Germany’s antitrust probe of Google products steps up a gear

In a decision as significant as it is unexpected, German’s antitrust regulator has concluded that Google’s business meets the threshold for special abuse control which was established under an update to competition law targeted at digital giants and passed at the start of last year.

The finding that Google has “paramount significance across markets” is the first such decision taken by Germany’s Federal Cartel Office (aka the Bundeskartellamt) — which has ongoing procedures assessing the same vis-a-vis the market power of Amazon, Apple and Meta/Facebook — and it stands for five years, paving the way for antitrust interventions which could prefigure incoming pan-EU ex ante rules also targeting tech giants’ overbearing market power (aka, the Digital Markets Act).

“The Bundeskartellamt holds that Google is of paramount significance for competition across markets within the meaning of Section 19a(1) GWB [Gesetz gegen Wettbewerbsbeschränkungen; aka the German Act Against Restraints of Competition]. The company has an economic position of power which gives rise to a scope of action across markets that is insufficiently controlled by competition,” the FCO writes in a press release today.

The regulator says its assessment factored in Google’s dominant market share of general search (80%+ in Germany); its market power in online advertising; its intermediating role as a gatekeeper of key services like YouTube and the Play Store on Android (which the FCO likens to “infrastructure”); its access to data as a result of holding so much market power — enabling it to further stoke competitive advantage via ad targeting and product development; and its market capitalization, which the regulator notes is “one of the highest worldwide and reflects Google’s large financial power”.

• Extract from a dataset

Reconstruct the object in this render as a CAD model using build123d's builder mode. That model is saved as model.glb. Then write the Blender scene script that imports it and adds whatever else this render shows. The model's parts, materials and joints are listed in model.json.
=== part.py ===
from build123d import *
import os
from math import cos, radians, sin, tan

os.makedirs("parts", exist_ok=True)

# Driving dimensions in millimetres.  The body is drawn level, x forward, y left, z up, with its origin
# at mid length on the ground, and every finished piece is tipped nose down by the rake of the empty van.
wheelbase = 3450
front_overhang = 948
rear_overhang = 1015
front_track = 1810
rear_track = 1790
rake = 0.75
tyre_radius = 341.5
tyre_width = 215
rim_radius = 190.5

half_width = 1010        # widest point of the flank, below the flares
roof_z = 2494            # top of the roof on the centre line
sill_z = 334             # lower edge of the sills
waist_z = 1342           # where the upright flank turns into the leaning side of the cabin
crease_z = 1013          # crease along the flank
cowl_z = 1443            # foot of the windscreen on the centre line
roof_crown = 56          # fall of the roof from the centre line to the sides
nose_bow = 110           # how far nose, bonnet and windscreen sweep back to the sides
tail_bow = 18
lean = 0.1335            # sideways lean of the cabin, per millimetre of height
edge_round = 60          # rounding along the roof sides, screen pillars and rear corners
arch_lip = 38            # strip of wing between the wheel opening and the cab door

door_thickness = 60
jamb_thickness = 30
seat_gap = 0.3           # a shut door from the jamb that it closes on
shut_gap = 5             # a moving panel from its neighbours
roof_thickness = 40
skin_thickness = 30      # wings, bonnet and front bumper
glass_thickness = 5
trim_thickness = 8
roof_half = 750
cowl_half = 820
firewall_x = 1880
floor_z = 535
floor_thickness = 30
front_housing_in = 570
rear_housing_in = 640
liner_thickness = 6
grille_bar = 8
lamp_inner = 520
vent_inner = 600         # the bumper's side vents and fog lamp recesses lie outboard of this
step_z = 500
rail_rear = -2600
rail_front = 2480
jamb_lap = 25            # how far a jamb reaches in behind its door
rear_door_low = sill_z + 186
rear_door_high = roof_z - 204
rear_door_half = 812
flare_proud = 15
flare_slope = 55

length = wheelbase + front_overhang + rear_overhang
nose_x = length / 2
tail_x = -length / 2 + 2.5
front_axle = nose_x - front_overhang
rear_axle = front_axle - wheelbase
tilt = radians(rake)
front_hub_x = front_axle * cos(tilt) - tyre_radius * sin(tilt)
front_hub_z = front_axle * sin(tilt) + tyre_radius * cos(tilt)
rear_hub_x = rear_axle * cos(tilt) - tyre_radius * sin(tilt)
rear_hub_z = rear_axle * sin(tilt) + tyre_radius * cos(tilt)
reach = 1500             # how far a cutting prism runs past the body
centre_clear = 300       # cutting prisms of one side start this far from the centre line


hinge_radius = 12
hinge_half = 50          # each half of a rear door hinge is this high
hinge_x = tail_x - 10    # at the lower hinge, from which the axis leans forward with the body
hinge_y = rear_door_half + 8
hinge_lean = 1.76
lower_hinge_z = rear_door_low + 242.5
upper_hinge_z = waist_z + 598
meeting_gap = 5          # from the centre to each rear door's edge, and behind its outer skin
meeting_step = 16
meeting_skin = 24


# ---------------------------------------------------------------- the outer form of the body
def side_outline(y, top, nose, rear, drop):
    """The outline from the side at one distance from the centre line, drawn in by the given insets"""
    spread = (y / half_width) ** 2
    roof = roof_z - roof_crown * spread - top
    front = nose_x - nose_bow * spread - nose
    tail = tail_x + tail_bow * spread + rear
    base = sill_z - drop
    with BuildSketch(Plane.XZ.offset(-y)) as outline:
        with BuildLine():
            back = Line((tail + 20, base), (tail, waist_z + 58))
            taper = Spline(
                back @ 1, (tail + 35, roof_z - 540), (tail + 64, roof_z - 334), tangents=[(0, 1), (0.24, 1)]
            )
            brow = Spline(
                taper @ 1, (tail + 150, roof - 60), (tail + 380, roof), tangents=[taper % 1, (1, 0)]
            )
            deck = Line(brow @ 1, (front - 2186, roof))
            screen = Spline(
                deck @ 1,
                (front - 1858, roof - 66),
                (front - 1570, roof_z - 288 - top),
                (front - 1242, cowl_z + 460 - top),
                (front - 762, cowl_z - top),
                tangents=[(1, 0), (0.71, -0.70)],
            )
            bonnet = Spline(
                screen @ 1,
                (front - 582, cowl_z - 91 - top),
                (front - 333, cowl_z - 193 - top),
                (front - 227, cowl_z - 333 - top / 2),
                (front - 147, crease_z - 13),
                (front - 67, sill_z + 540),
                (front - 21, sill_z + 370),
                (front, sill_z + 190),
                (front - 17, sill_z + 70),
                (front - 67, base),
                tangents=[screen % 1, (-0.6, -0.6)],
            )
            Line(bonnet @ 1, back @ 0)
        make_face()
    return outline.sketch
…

“The competitive advantage resulting from this access to data and other resources, such as the ‘Google’ brand, can be used as shareable inputs in many ways across markets,” it added. “This makes it easier to operate, improve and expand existing services or develop entirely new ones.”

The Bundeskartellamt has two investigations in train related to Google’s business — one examining its data terms and another looking at its News Showcase content licensing deals with publishers — both of which were initiated last year.

Now that it has determined Google is subject to extended abuse controls these probes take on added significance — as the FCO will be able to immediately intervene against any anti-competitive behavior it identifies.

Having worked on all these procedures in parallel the regulator can — in theory — shrink the timeframe needed to take action against Google. Although it has not provided any steer on when the two investigations might produce conclusions and actions as yet.

Commenting in a statement, Andreas Mundt, president of the Bundeskartellamt, said: Since January 2021 we have a new instrument to monitor large digital companies. In less than a year, we have now taken the first official decision based on this provision and determined that Google is of paramount significance across markets. This is a very important step since based on this decision the Bundeskartellamt can now take action against specific anti-competitive practices by Google. We have already started to look into Google’s processing of personal data and to deal with the Google News Showcase issue in more detail. At the same time, we are vigorously conducting other proceedings against Amazon, Apple and Meta, formerly Facebook.

Google has been contacted for comment on the FCO’s finding of its paramount market significance.

Update: A Google spokesperson said:

“People who use our products and services expect that we operate a responsible business, and that we are regulated. We are confident that we comply with the rules and, to the extent that changes are necessary, we will continue to work constructively with the FCO to find solutions that enable people and businesses in Germany to continue to use our products.”

Per the FCO, Google is not appealing the decision — nor will it “deny its status as norm addressee within the meaning of Section 19a(1) GWB” — however the regulator noted that that does not mean the tech giant “necessarily agrees with all the facts as established by the authority in its decision and the conclusions drawn from these facts”.

While pan-EU rules targeting tech giants are still in the process of being agreed and adopted — so likely a couple of years out — individual countries in the region are not waiting around for the bloc to update its rules.

France’s competition watchdog, for example, has already intervened in how Google cuts deals with local publishers — off the back of a pan-EU digital copyright reform that was quickly transposed into local law.

Germany’s FCO seems likely to follow with interventions this year too.

The UK, meanwhile, also has its own “pro-competition” reforms in train — which will see it apply bespoke rules to the most powerful tech platforms one the government passes the necessary legislation.

A Digital Markets Unit which sits within the Competition and Markets Authority (CMA) and will oversee application of the incoming regime already got up and running last year.

The CMA isn’t standing still in the meanwhile — with a number of big tech investigations on its plate, including a major intervention examining Google’s Privacy Sandbox proposal to deprecate third party tracking cookies and a probe of Apple’s App Store rules.

Late last year the CMA also ordered Meta/Facebook to undo its acquisition of Giphy.

So the age of tech giants operating with a very long rope to do as they please — which for years even included getting to choose their own antitrust remedies (!), in the case of Google and the EU — is finally, firmly on the wane in Europe.